Copy out each line of the data holding "bodies".

########################################

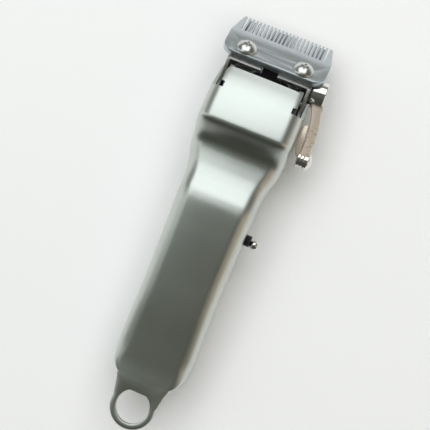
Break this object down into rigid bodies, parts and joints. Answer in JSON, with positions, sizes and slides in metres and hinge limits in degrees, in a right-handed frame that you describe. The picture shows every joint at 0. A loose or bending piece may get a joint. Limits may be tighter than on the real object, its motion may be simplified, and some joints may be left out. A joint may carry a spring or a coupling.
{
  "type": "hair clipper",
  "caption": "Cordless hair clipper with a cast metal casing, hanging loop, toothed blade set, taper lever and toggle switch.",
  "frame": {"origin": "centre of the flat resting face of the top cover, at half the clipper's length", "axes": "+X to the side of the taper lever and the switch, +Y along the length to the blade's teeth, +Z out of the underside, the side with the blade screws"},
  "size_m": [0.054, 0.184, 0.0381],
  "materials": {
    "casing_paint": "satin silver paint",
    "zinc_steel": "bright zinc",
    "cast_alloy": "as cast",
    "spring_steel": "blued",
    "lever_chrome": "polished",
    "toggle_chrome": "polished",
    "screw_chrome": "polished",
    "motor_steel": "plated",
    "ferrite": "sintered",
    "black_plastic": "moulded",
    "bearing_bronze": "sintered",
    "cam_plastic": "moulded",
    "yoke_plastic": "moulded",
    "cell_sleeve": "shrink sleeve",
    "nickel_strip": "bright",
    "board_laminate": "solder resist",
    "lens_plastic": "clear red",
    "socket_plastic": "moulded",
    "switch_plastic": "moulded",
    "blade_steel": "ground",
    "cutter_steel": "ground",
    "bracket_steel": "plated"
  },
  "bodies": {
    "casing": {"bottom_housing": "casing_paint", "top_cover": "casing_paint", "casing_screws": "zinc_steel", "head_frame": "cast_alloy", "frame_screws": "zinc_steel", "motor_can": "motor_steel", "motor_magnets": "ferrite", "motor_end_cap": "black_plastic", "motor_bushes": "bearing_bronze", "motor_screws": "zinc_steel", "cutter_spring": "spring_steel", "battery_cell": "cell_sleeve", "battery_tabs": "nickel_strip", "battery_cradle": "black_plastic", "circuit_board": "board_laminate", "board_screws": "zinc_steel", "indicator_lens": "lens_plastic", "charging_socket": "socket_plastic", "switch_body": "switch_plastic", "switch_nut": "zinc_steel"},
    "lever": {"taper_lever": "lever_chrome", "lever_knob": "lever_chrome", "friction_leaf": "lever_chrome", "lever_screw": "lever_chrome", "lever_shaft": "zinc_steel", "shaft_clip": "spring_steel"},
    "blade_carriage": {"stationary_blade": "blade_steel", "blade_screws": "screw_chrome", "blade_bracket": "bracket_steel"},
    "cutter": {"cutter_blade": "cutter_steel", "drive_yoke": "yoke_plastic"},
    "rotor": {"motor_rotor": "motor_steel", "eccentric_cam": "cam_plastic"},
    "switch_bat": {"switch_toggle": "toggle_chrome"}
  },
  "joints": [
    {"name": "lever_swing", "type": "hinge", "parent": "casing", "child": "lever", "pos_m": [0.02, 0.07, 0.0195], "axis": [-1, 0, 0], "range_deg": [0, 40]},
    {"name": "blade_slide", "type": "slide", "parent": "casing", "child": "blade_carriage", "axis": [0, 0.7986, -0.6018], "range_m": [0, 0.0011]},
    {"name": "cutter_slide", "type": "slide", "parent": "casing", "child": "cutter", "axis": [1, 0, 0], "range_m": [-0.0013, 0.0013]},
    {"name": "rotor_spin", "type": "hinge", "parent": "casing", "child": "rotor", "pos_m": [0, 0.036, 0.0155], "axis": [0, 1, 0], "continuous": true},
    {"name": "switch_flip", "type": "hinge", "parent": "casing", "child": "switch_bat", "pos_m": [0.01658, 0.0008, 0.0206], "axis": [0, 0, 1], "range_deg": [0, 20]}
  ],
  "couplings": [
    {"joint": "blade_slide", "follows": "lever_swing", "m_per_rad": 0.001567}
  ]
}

########################################

Written solution:
Break this object down into rigid bodies, parts and joints. Answer in JSON, with positions, sizes and slides in metres and hinge limits in degrees, in a right-handed frame that you describe. The picture shows every joint at 0. A loose or bending piece may get a joint. Limits may be tighter than on the real object, its motion may be simplified, and some joints may be left out. A joint may carry a spring or a coupling.
  "bodies": {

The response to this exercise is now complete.